In an illuminating essay, Susan Weininger quotes Abercrombie on dreams and Surrealism: “Surrealism is meant for me because I am a pretty realistic person but I don’t like all I see. So I dream that it is changed… Only mystery and fantasy have been added. All the foolishness has been taken out.” Although the imagery and intentional anachronism in Abercrombie conjures a plethora of associations with such Surrealists as Max Ernst, René Magritte, or early work by Giorgio de Chirico, one is as likely to think of fellow women artists as these canonical males. Besides such obvious candidates as Leonora Carrington and Dorothea Tanning, Honoré Sharrer, another Surrealist, came to mind: Her motifs of birds and use of jewel tones invert Abercrombie’s somber style. As does the contemporary video work, BRIGIT (2016), by Turner Prize nominee Charlotte Prodger, in conjunction with Abercrombie’s radiantly blue depiction of a veiled St. Brigit from 1963.
Abercrombie’s witchery conjures such sisterhood, feeding this viewer’s appetite for narrative imagery from powerful ladies (full disclosure, I’m a student at Smith College.) I wonder, also, how the context of #MeToo is going to impact the rediscovery of the Queen of Chicago. Indeed the show did feel particularly prescient, and I wondered what this powerful woman would think about the political timing of her renaissance.

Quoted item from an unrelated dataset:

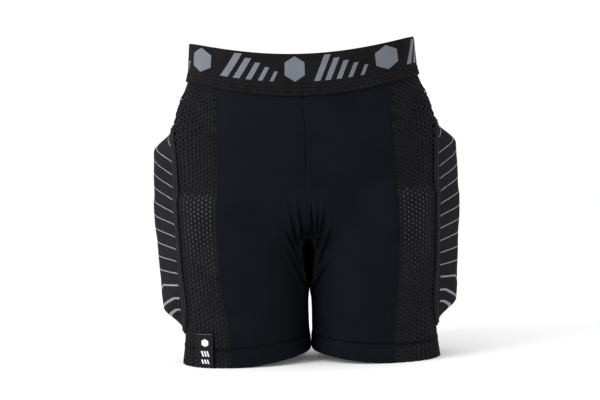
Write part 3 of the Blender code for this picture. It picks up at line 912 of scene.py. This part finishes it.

The final piece of the show wrapped everything up nicely – by which I mean it left many lingering questions. The placement of The Door and the Rock (1971) has a symbolism worthy of Abercrombie herself. This modestly sized painting – not even a foot square – of a cracked rock sitting in turquoise water, near a red-orange door resting on the water, or perhaps connected to a wall that blends in to the charcoal sky, accompanies the viewer upon exiting the gallery, leaving me to wonder: Does the door in the painting lead to the watery world pictured, or is it a portal to some other fantastic psychological dreamland?